11.8 Therefore in the instant case, it is found that all the facts and circumstances outlined above lead to the conclusion that although the purchases made by the appellant from the seven parties mentioned above during the year under consideration cannot be summarily rejected but at the same time it difficult to accept that the purchases shown on the invoices/bills issued by these parties are as per the prevailing market price of those materials or actually been made from such parties and might have been purchased in the grey market. The appellant has not placed any evidence on record that that the goods were purchased from the above parties at arms' length price. The appellant has also not placed on record any comparable bills/invoices for purchases of similar items made from other parties to establish that the purchases from the parties in question were at par with & 1630 Mum 2017-Shri Nayan Shukla the purchases made from other parties during the period under consideration. The possibility of such purchases from unregistered dealers without invoices cannot be ruled out. In view of the above, the correctness of the purchase prices mentioned on such bills/invoices issued by the above parties in question cannot be accepted and some additional profit needs to be estimated on such purchases made from the above parties in question. 11.9. As stated above, following the guidelines laid down in the above judicial decisions, disallowance of 12.5% on such alleged bogus purchases of Rs. 54,74,132/- i.e., Rs.6,84,266/- for A.Y. 2009-10 is confirmed, which needs to be added to the total income of the assessee on account of alleged bogus purchases and the balance addition of Rs. 30,29,960/- is hereby deleted. Thus, grounds of appeal no. 3-9 are partly allowed.

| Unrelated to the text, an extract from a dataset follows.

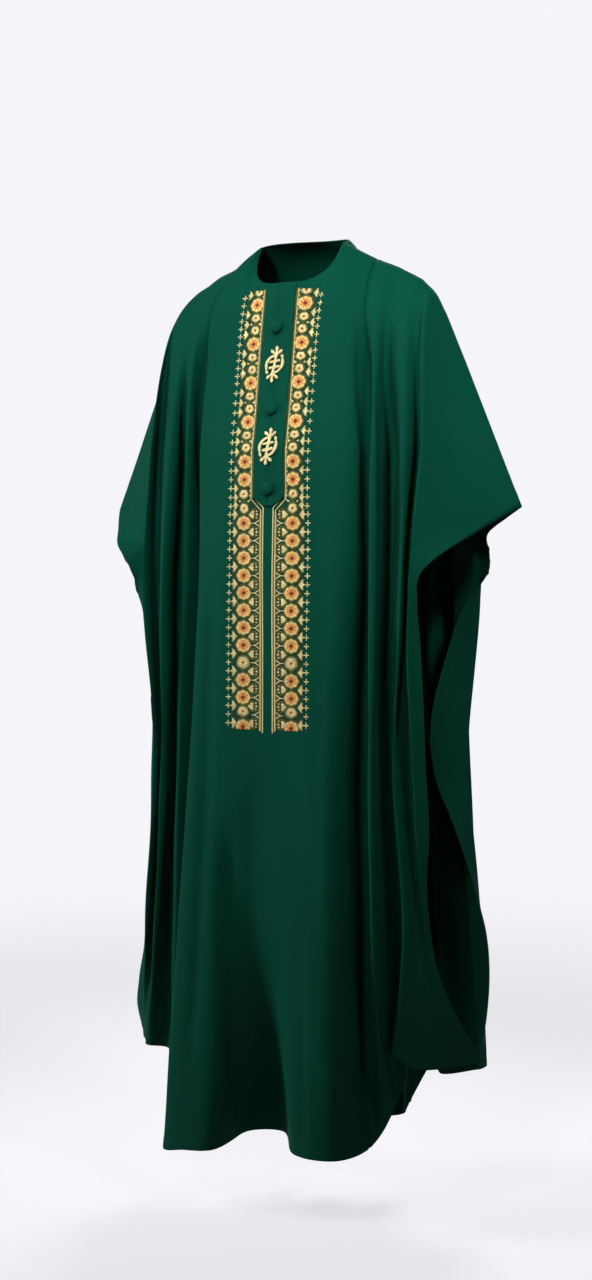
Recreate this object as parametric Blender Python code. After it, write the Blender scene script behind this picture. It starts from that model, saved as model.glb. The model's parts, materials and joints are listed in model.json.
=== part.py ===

6. Similarly in Assessment Year 2010-11 also the CIT(A) restricted the profit rate at 12.5% of the bogus purchases. Aggrieved, the assessee came in appeal before the Tribunal in both the years.
We have heard the Sr. DR and gone through the facts and circumstances of the case. We noticed that the CIT(A) has applied profit rate at 12.5% by following the decision of Hon’ble Gujarat High Court in the case of CIT vs. Simit P. Sheth [355 ITR 290 (Guj.)]. As the CIT(A) has applied a reasonable profit rate, we do not want to interfere in the same. Hence, the order of CIT(A) is upheld in both the years and appeals of assessee are dismissed.
In the result, both the appeals of assessee are dismissed. Order pronounced in the open court on 22nd January 2021.